On Oct. 13, Richi Moats spoke before the Polk School District Board of Education requesting consideration to purchase two 90-passenger (3 students per seat) buses to alleviate several of the issues facing the transportation department for the school system.
Recently, overcrowding and unfortunate events have plagued the department, and Moats hopes that the Board will approve the purchase of the used buses from Taylor Motors for a total of $90,000. A decision is expected sometime this week.
Currently, a spare school bus is used for the county’s newest route, which handles Van Wert Elementary students in Rockmart.
Moats said that 14 children are forced to stand during morning and afternoon trips on three of the county’s town routes for lack of space. Although it is not illegal in the state of Georgia, the Polk School District Transportation Department believes that policies concerning standing students and seat belts on buses will be altered to reflect other states’ laws within the next two years.
According to Moats, several routes are intensely overcrowded, with some drivers making up to three trips along the same route, and some running as late as 4:45 p.m. in both Cedartown and Rockmart.
The Polk School District transports 5,200 students twice a day, and safety remains paramount to the county’s 62 drivers and 10 substitutes.
A number of recent events concerning the district’s bus system have made local and regional headlines, and include an Oct. 6 incident where a Polk school bus collided with a garbage truck and the tragic death of a Cedartown seventh grader after being struck by a bus on Sept. 9.

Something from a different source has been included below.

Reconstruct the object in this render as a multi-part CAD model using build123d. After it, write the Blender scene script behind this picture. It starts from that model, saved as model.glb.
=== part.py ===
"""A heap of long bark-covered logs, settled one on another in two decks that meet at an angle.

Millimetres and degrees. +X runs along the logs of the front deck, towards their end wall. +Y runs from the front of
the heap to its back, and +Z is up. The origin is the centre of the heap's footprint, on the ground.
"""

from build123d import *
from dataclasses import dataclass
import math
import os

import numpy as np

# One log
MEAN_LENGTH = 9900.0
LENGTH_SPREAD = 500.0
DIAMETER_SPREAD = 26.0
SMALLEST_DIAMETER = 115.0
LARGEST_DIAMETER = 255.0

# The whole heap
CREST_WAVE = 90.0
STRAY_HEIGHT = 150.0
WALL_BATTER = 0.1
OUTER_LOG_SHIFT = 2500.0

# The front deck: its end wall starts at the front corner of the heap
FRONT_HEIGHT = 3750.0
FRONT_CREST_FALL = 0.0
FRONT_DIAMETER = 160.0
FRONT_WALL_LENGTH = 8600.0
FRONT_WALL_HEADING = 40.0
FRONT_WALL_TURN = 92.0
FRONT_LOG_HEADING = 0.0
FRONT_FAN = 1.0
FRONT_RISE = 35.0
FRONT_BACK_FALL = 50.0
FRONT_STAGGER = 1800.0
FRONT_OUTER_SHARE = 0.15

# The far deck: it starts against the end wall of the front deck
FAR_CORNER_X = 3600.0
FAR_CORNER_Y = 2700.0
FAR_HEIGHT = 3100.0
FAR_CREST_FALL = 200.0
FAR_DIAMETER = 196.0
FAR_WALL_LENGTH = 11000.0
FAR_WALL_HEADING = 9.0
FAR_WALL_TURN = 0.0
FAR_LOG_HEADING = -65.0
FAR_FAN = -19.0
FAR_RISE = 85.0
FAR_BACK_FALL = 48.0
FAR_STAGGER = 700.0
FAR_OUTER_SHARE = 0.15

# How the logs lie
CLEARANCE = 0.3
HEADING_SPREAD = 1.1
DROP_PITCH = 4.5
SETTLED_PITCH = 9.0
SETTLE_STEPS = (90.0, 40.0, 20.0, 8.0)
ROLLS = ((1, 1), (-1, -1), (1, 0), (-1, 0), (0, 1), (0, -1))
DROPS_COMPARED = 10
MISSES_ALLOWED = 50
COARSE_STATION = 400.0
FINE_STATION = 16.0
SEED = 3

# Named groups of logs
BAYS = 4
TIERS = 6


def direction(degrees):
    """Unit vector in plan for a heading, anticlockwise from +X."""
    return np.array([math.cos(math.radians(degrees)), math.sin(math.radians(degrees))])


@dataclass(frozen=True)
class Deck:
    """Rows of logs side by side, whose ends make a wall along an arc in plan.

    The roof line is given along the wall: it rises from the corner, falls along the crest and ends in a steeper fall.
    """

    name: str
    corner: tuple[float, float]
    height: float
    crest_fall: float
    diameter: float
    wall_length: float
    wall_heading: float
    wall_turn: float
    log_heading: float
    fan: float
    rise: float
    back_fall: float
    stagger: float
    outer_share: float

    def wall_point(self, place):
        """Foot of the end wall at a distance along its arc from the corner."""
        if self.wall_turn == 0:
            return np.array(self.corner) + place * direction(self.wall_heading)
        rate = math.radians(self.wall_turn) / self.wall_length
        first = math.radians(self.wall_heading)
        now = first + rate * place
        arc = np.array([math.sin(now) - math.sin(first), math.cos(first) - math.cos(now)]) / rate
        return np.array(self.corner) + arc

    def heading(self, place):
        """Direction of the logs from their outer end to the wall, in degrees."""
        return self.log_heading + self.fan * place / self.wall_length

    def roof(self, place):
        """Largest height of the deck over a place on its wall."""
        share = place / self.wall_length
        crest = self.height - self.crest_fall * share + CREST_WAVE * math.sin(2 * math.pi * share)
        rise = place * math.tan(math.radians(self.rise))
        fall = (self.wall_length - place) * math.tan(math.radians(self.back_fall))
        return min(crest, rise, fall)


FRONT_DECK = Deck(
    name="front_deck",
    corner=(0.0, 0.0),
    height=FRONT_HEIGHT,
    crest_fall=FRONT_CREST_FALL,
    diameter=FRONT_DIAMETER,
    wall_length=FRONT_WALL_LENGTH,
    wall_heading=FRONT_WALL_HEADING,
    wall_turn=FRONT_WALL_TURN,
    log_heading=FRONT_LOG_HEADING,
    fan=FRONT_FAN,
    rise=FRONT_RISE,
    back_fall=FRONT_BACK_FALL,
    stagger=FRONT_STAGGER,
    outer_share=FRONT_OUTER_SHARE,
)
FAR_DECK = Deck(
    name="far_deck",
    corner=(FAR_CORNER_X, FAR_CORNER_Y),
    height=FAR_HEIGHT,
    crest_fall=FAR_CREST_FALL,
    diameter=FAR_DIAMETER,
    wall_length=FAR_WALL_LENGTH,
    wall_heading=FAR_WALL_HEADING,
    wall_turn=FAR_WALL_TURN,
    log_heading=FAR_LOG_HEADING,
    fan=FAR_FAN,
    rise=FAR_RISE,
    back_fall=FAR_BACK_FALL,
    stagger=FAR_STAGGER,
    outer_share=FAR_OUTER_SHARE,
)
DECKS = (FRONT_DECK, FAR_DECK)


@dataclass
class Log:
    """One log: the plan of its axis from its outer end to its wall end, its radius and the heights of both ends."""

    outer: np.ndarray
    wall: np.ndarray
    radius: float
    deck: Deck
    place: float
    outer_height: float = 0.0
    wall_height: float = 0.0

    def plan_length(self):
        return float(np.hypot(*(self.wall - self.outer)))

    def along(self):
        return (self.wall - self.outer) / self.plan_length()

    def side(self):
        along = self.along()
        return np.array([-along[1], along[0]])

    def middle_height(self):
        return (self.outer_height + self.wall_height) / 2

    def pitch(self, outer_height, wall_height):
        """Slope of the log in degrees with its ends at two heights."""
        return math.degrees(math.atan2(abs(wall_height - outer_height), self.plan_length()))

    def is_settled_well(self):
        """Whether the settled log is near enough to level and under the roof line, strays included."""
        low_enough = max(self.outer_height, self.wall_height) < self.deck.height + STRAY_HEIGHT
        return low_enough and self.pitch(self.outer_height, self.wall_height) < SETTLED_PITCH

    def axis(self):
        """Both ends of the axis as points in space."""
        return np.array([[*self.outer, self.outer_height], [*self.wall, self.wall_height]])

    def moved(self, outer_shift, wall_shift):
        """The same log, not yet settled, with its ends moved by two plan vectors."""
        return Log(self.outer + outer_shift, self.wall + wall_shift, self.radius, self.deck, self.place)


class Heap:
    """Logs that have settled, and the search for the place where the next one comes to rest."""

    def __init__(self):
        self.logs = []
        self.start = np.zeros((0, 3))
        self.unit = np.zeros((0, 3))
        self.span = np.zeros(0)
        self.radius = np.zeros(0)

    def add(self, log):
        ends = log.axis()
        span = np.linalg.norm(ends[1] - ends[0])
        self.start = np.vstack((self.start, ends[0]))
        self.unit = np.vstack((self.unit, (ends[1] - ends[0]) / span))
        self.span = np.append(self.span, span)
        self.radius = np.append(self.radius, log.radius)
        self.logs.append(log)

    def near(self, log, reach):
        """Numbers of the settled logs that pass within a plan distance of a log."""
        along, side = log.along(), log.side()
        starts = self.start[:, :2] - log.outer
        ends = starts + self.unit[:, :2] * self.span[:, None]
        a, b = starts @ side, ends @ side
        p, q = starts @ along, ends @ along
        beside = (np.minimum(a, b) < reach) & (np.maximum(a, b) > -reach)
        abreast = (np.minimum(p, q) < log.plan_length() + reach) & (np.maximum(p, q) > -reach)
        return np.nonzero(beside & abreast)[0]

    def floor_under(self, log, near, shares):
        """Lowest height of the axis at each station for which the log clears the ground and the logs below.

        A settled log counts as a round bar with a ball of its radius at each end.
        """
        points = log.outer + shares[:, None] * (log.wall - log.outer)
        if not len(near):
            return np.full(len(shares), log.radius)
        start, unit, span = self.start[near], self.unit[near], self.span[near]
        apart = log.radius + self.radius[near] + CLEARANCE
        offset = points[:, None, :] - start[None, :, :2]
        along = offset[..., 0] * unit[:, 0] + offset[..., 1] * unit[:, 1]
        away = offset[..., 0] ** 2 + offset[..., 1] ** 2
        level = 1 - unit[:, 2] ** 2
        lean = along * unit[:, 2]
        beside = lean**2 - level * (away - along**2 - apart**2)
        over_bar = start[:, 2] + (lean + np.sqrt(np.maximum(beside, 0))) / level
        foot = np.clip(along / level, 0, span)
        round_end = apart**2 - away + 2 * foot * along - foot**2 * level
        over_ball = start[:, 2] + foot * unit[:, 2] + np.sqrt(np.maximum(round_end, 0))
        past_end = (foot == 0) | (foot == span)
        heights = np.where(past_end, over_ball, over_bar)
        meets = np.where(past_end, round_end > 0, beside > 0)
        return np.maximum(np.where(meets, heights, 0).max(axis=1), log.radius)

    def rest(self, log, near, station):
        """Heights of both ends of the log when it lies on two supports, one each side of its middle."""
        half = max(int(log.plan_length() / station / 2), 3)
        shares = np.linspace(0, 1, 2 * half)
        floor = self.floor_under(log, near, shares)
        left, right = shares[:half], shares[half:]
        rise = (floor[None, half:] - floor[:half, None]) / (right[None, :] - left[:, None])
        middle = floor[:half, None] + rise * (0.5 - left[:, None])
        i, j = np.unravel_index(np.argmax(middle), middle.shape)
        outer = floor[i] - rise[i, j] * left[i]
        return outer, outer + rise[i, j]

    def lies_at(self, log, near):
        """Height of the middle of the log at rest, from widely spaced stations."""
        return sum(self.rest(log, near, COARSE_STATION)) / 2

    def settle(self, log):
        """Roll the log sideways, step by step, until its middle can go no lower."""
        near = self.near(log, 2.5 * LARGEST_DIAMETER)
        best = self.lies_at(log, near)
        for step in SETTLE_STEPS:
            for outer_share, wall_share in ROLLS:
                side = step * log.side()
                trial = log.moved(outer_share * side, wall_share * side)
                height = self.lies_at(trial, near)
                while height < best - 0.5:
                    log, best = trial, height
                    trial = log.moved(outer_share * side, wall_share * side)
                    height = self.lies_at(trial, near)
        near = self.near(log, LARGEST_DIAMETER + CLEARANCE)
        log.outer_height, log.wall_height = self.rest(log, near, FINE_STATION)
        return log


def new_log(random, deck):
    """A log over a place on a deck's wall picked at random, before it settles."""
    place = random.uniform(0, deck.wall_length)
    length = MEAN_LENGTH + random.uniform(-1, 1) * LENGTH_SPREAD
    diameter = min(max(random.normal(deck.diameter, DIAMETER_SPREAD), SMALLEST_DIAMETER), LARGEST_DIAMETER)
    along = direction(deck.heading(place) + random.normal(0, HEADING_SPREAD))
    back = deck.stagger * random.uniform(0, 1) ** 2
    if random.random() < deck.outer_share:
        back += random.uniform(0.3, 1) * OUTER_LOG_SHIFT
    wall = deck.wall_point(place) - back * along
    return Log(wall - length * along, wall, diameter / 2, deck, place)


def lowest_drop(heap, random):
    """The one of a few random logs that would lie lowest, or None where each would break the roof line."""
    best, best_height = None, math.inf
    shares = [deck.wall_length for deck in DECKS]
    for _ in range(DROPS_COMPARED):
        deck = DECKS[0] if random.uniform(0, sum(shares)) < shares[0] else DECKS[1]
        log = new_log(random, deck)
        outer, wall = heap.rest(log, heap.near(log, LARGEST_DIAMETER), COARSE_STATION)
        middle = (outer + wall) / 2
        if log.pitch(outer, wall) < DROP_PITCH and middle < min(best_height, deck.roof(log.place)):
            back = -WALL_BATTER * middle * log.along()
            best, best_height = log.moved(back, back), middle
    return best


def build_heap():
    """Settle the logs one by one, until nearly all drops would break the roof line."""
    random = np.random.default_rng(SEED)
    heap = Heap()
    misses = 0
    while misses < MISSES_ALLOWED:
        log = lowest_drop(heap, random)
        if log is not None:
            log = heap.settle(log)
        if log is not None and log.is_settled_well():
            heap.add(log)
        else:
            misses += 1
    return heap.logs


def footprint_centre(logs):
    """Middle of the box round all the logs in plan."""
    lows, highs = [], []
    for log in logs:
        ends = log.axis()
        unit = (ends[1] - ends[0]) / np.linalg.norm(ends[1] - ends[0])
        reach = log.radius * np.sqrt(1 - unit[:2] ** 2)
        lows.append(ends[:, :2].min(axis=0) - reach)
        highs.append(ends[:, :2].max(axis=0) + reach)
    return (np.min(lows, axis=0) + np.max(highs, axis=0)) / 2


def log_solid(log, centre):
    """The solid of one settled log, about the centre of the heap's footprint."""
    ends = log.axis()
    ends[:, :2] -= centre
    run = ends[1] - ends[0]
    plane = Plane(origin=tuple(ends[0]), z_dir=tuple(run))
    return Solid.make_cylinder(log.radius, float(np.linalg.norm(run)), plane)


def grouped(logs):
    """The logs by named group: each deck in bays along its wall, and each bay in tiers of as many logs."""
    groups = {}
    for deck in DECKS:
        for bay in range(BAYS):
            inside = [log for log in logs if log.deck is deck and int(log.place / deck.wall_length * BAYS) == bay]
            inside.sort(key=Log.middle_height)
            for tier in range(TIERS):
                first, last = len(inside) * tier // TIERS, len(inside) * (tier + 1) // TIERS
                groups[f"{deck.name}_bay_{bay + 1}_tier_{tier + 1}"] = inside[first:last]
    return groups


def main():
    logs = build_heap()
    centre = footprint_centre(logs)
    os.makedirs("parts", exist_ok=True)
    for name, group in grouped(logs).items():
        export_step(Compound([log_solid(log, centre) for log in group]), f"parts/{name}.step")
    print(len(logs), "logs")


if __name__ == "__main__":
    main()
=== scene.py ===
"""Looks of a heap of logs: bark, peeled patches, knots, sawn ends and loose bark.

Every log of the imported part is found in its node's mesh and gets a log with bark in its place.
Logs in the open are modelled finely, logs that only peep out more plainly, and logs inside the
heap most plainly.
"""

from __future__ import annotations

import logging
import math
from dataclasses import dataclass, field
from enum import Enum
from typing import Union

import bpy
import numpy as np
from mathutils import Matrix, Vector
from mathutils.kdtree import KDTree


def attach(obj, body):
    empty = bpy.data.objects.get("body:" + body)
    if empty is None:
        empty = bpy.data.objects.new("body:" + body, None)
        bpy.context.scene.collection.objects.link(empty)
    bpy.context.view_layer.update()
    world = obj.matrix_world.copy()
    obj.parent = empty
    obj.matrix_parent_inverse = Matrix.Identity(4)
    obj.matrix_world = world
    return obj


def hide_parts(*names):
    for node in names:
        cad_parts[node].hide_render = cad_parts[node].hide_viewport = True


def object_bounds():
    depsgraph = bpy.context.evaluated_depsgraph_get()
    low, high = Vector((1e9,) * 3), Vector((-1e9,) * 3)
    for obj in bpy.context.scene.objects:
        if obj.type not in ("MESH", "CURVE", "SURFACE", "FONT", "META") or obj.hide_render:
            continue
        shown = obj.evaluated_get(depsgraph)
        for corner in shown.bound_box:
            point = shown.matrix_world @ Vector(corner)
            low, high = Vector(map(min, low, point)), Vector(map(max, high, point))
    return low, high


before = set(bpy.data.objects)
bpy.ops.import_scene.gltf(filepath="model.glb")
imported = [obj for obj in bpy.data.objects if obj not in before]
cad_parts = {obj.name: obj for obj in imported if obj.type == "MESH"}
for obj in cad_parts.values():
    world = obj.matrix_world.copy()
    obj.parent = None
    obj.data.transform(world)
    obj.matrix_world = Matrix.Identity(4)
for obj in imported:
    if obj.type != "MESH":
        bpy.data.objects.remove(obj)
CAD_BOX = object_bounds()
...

“School bus transport is not a business—it’s our business,” Moats said. “Our number one priority is the safety of our kids.”
Apart from spec standards enforced by the state, all Polk County buses are enhanced with several additional safety features, including strobe lighting, crossing lights, gates, and other warning devices to assist in preserving the safety and well-being of the children transported by bus to and from school.
“Superintendent (Marvin) Williams wants Polk County’s buses to be ‘spec plus’ and I agree,” laughed Moats. “These buses are safer than Georgia spec…they’re Polk spec.”
To further promote safety, the transportation department has a bus trainer on staff as well as a third party tester.
Each potential driver must attend 12 hours of time in the classroom, 12 hours of driving without students, and 12 hours of driving with students while being observed by the county’s bus trainer.
The prospective driver must then pass the license test and be approved by the Board before getting behind the wheel of one of Polk County’s buses.
Drivers also receive regular emergency and range training and attend annual state enrichment classes. The next enrichment class is scheduled for Oct. 27. Moats also hopes to reinstate the popular ‘Bus Road-e-o’, a fun annual event that tests and evaluates drivers’ skills.
With the decision to purchase the larger buses looming and the continued push for safety within the department, Moats and others are striving to retain the high level of quality of the county’s bus system.
“The Polk School District doesn’t transport kids,” said Polk School District Transportation Co-director Janna Ruark. “We transport tomorrow’s future.”